Aber auch ohne gute Ergebnisse blieb sie präsent. Weil ihre schlechten Ergebnisse oft mehr interessierten als Siege anderer. Zudem vermarktete sie sich weiterhin offensiv und genoss ihr Leben als Frau, weshalb sie wohl unterschätzt wurde in ihrem Ehrgeiz und Willen. "Sie ist eine Straßenkämpferin", hatte einmal ihr früherer Trainer Thomas Högstedt der SZ gesagt, die Beschreibung stand im Widerspruch zu all den Attributen, die ihr zugesprochen wurden. Aber Högstedt hatte recht. Bouchard sah sich nie als Opfer gieriger Marktmechanismen, sondern nahm eher amüsiert die Reaktionen zur Kenntnis, als sie zum Beispiel sich in einer Gischt rekelnd das Cover der Sports Illustrated zierte.

Sie wusste für sich: "Am Ende des Tages bin ich eine Tennisspielerin. Meine beste Rolle ist die, wenn ich auf dem Platz stehe und kämpfe." Beim Turnier in Nürnberg war sie mal aufs Knie gestürzt und hatte eine dieser Wunden erlitten, die höllisch schmerzen. Andere beanspruchen da gerne einen medizischen Stab - sie kam, kurz die Stelle getupft, zum Interview und sagte: "No problem." Zimperlich ist sie nicht.

Noch ist Bouchard 168. der Welt, aber sie hat die Wende geschafft. Darum ging es: rauszukommen aus der Stagnation. Im August war sie 330. - und erreichte dann das Viertelfinale von Prag, das Finale von Istanbul. "Ich bin körperlich in der besten Verfassung meines Lebens", sagte sie in Paris. Ihre durchtrainierten Oberarme zeugen von der Arbeit mit Reyes. Dazu wird sie nun von Rennae Stubbs trainiert: Die Australierin hatte als Profi mehr erreicht als viele andere, nur weil sie clever spielte. Etwas Stubbs ist in Bouchard bereits zu sehen. Sie knallt nicht mehr nur drauf.

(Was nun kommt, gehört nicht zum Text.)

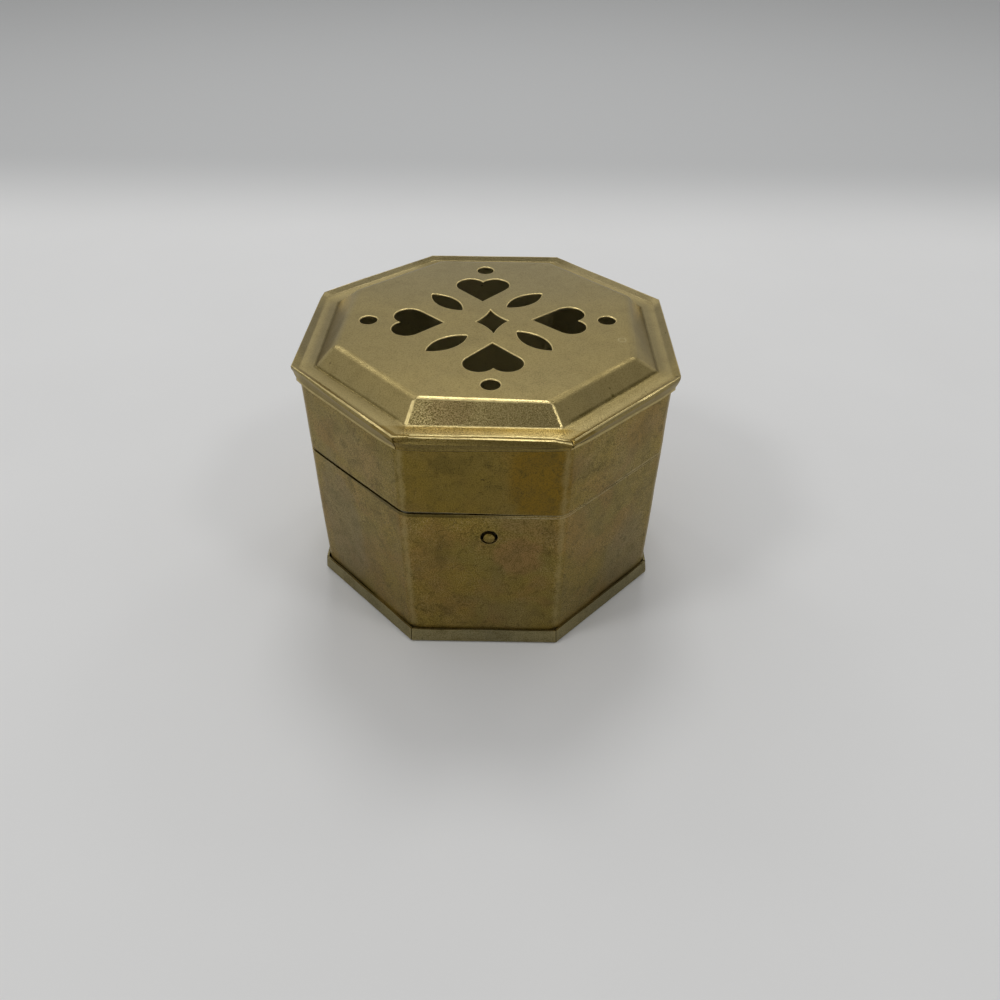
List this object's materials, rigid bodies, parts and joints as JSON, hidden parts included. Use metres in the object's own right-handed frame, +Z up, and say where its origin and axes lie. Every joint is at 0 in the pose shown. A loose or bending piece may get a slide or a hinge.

"Ich bin superstolz, dass ich es geschafft habe zurückzukommen", sagte Bouchard. Sie sei auch dem französischen Tennis-Verband für die Wildcard dankbar, die sie als einzige Nicht-Französin neben der Bulgarin Zwetana Pironkowa erhielt. Dass ihr in der dritten Runde die Polin Iga Swiatek in zwei Sätzen die Grenzen aufzeigte, muss sie akzeptieren. Es geht nicht im Handumdrehen zurück an die Spitze. Aber Bouchards Perspektive stimmt. Sie sprach: "Ich bin so dankbar, dass ich einen Job habe." Bouchard ist Tennisprofi. Mehr vielleicht, als sie es je war.